Monday, November 29, 2010

Self-love: where are thou?








So my sister told me this week-end that my blog was becoming repetitive. Therefore, I would like to apologize for the redundancy. It feels like no one has inspiration. Maybe it's winter, maybe it's just my brain that has been turned off. Anywhoo, in the spirit of innovation, I thought I would share with you an excerpt from a paper I had to write in my literary journalism class. It was an essay about you and your life (in the spirit of Joan Didion). I hope you enjoy this very personal piece. More to come soon, hopefully.


I cant recall the exact moment but as far as I remember, I have always felt like shit. I remember having from a very young age this feeling of emptiness. This paralyzing sadness of not being good enough. I was a very frightened kid. Not afraid of the world but of my performance. Needless to say, I never had self-confidence. My mom says its because she would always do everything for me as a young child for fear I would hurt myself. She would never let me climb too high for fear I would fall. She would never made me clean up my plate, for fear I would drop it and cut myself. When you are never given the opportunity to try, even if that implies failing, you doubt you ability to do anything at all. And so I grew, physically unscathed, but instead of growing out of this fear, the fear grew bigger within.

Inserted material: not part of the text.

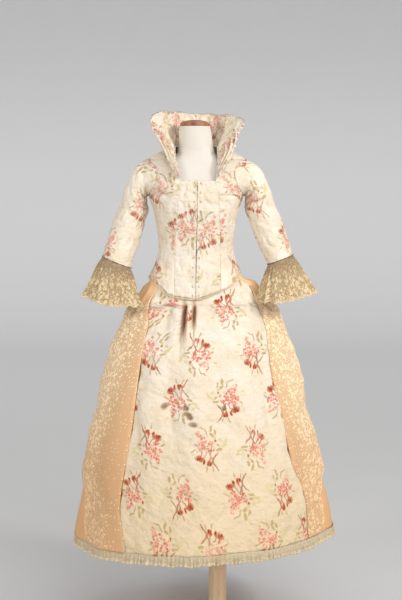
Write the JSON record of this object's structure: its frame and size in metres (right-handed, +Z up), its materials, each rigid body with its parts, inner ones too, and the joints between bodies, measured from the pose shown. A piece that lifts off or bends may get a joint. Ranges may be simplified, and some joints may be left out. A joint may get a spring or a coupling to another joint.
{
  "type": "robe a la francaise on a dress form",
  "caption": "Floor-length brocade gown with standing collar, lace sleeve flounces, lace-covered silk skirt sides and a pleated sack back, on a limbless dress form.",
  "frame": {"origin": "centre of the stand's underside, on the axis of its pole", "axes": "+Z up; the gown's front faces -Y; +X is the wearer's left"},
  "size_m": [0.9104, 0.9172, 1.7789],
  "materials": {
    "brocade": "cream satin brocade with pink flower sprays",
    "silk": "apricot silk",
    "panel_lace": "gold-cream dotted net and flower lace",
    "sleeve_lace": "tan net and flower lace",
    "hem_lace": "pale grey-cream lace",
    "piping": "brown and cream piping and braid",
    "hook_steel": "small hooks and eyes",
    "canvas": "white canvas cover",
    "wood": "varnished beech",
    "base_metal": "grey painted steel plate"
  },
  "bodies": {
    "root": {"form_torso": "canvas", "form_neck_cap": "wood", "form_pole": "wood", "form_base": "base_metal", "bodice_front_right": "brocade", "bodice_front_left": "brocade", "bodice_side_front_right": "brocade", "bodice_side_front_left": "brocade", "bodice_back_left": "brocade", "bodice_back_right": "brocade", "bodice_edging_right": "piping", "bodice_edging_left": "piping", "hook_01": "hook_steel", "hook_02": "hook_steel", "hook_03": "hook_steel", "hook_04": "hook_steel", "hook_05": "hook_steel", "hook_06": "hook_steel", "hook_07": "hook_steel", "hook_08": "hook_steel", "hook_09": "hook_steel", "hook_10": "hook_steel", "hook_11": "hook_steel", "hook_12": "hook_steel", "collar_right": "brocade", "collar_left": "brocade", "sleeve_right": "brocade", "cuff_braid_right": "piping", "sleeve_flounce_right": "sleeve_lace", "sleeve_left": "brocade", "cuff_braid_left": "piping", "sleeve_flounce_left": "sleeve_lace", "skirt_front": "brocade", "skirt_side_right": "silk", "skirt_side_left": "silk", "skirt_back_left": "silk", "skirt_back_right": "silk", "waistband": "silk", "lace_panel_right": "panel_lace", "lace_panel_left": "panel_lace", "hem_flounce_front": "hem_lace", "hem_flounce_left": "hem_lace", "hem_flounce_right": "hem_lace", "hem_flounce_back": "hem_lace", "sack_pleat_right": "brocade", "sack_pleat_left": "brocade"}
  },
  "joints": []
}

My first memory of fear dates to my very first test. It was kindergarten and the assignment was to be able to tie your shoelaces. I remember practicing in the stairs for hours upon hours as I was struggling to tie those laces on my little Brooks running shoes. But my efforts paid off and I succeeded. The problem is that I just couldn’t stop trying. I wanted to be sure I could do it. Even while seeing it with my own eyes, I still had doubts about being able to accomplish this simple task. My parents were trying to reassure me saying I was capable but although I could hear them, I really didn’t. When the teacher ask me do to it in front of her, I thought I would faint. My hands were sweaty and shaky and I was sure I was going to get the pink sticker (the sticker for failures). I envisioned the humiliation I was going to get subjected too and that was just unacceptable to me. I did tie my shoelaces in the end. But that episode would set the tone for what life would be for me through elementary and high school. Everything had to be flawless and if it wasnt I would mentally beat myself for it. The fear of not being good enough, of not being good at all, would harbor in me sadness so powerful, I would feel numb.

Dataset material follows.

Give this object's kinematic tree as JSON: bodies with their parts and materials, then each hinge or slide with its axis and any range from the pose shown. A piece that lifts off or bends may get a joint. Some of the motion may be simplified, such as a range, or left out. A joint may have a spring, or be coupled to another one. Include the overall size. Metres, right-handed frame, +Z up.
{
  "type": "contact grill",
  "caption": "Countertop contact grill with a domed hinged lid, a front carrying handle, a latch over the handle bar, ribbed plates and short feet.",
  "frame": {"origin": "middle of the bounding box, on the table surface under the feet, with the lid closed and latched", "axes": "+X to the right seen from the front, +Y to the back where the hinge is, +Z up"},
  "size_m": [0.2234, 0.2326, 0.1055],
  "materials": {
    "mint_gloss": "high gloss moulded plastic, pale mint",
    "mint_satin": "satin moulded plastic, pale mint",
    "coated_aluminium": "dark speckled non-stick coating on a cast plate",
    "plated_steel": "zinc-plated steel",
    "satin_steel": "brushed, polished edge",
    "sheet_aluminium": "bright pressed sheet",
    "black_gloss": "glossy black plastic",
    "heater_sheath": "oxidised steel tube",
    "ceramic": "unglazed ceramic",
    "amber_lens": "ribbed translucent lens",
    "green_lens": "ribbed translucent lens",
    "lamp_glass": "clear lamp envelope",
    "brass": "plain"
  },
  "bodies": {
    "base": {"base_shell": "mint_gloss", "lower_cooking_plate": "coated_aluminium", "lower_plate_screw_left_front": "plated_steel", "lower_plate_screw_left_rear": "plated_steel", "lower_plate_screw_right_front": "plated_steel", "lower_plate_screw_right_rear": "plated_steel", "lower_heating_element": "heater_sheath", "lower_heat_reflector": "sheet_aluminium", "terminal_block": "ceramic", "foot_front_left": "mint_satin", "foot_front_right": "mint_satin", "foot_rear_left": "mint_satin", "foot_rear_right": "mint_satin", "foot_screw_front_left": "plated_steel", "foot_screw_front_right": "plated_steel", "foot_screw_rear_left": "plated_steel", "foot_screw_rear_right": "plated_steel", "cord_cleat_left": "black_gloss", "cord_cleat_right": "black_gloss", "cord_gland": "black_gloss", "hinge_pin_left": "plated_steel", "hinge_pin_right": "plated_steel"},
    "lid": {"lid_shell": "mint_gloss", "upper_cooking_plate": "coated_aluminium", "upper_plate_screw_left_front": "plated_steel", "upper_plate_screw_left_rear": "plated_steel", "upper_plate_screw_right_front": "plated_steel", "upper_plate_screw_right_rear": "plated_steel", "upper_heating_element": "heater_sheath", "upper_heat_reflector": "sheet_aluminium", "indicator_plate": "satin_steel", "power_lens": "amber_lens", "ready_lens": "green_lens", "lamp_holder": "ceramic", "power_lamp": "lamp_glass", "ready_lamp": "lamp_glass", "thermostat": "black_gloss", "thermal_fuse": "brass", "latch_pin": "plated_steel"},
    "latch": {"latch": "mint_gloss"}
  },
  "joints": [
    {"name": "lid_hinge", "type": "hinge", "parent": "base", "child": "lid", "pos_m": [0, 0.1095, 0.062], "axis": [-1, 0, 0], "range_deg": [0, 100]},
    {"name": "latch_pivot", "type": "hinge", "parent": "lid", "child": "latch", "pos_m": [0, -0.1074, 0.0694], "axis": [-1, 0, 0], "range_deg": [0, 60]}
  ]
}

But I would never show it. I didn’t want my friends and especially my parents to find out. Because admitting sadness was admitting I wasnt perfect, that I had flaws. So I was the perfect child. Or so my dad's aunt would always say. Pleasant, cute as a button, well mannered and extremely intelligent. When I was five, I asked my aunt with these exact words at what time she was anticipating leaving. I was a gifted kid, although I despise that word because this gift turned out to be more of a burden. I was aware of it through my parents and my teachers. My parents always came back from parents-teachers reunion singing my praises. All the adults around me would expect greater things of me that they would my peers. And I went along with it. I mean, it is flattering to have adults gush about you all the time. Its also exhausting to live to their expectations of you. And at one point, you end up taking on these expectations yourself, as I found out when I started high school.